Write out each line beneath this one exactly as it reads.

§ **Information supplied**:
╭──

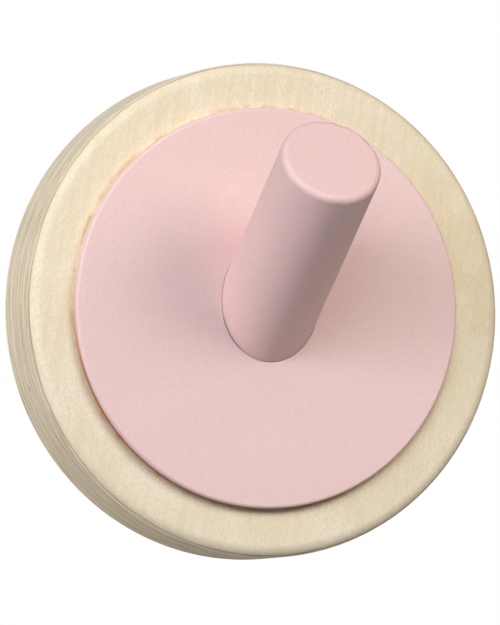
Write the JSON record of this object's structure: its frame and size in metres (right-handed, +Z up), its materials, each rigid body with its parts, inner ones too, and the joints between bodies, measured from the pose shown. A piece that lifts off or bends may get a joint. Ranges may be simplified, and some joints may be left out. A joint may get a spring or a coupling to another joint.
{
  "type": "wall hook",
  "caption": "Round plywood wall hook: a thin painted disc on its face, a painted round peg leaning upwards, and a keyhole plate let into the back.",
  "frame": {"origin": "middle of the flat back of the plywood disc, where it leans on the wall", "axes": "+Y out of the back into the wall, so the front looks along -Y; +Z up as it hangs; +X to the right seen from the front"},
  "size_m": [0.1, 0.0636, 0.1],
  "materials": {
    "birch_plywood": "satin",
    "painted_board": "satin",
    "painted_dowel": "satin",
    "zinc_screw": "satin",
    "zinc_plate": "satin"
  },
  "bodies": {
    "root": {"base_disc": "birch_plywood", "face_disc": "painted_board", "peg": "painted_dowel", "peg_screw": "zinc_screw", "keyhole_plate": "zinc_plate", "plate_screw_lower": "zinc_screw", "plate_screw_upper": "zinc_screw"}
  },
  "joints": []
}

╰──

§ **Result**:
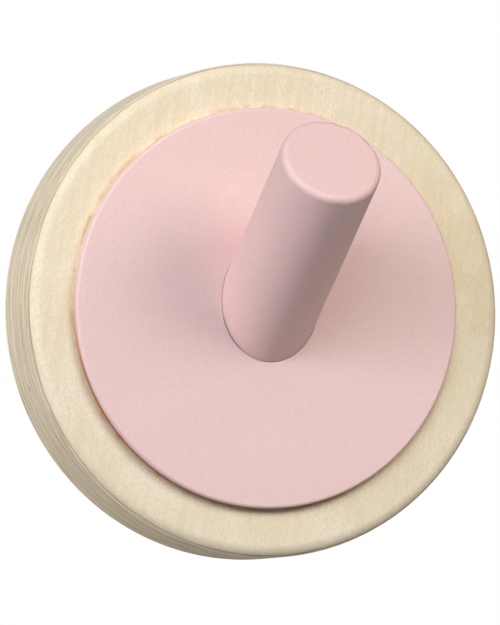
Write the JSON record of this object's structure: its frame and size in metres (right-handed, +Z up), its materials, each rigid body with its parts, inner ones too, and the joints between bodies, measured from the pose shown. A piece that lifts off or bends may get a joint. Ranges may be simplified, and some joints may be left out. A joint may get a spring or a coupling to another joint.
{
  "type": "wall hook",
  "caption": "Round plywood wall hook: a thin painted disc on its face, a painted round peg leaning upwards, and a keyhole plate let into the back.",
  "frame": {"origin": "middle of the flat back of the plywood disc, where it leans on the wall", "axes": "+Y out of the back into the wall, so the front looks along -Y; +Z up as it hangs; +X to the right seen from the front"},
  "size_m": [0.1, 0.0636, 0.1],
  "materials": {
    "birch_plywood": "satin",
    "painted_board": "satin",
    "painted_dowel": "satin",
    "zinc_screw": "satin",
    "zinc_plate": "satin"
  },
  "bodies": {
    "root": {"base_disc": "birch_plywood", "face_disc": "painted_board", "peg": "painted_dowel", "peg_screw": "zinc_screw", "keyhole_plate": "zinc_plate", "plate_screw_lower": "zinc_screw", "plate_screw_upper": "zinc_screw"}
  },
  "joints": []
}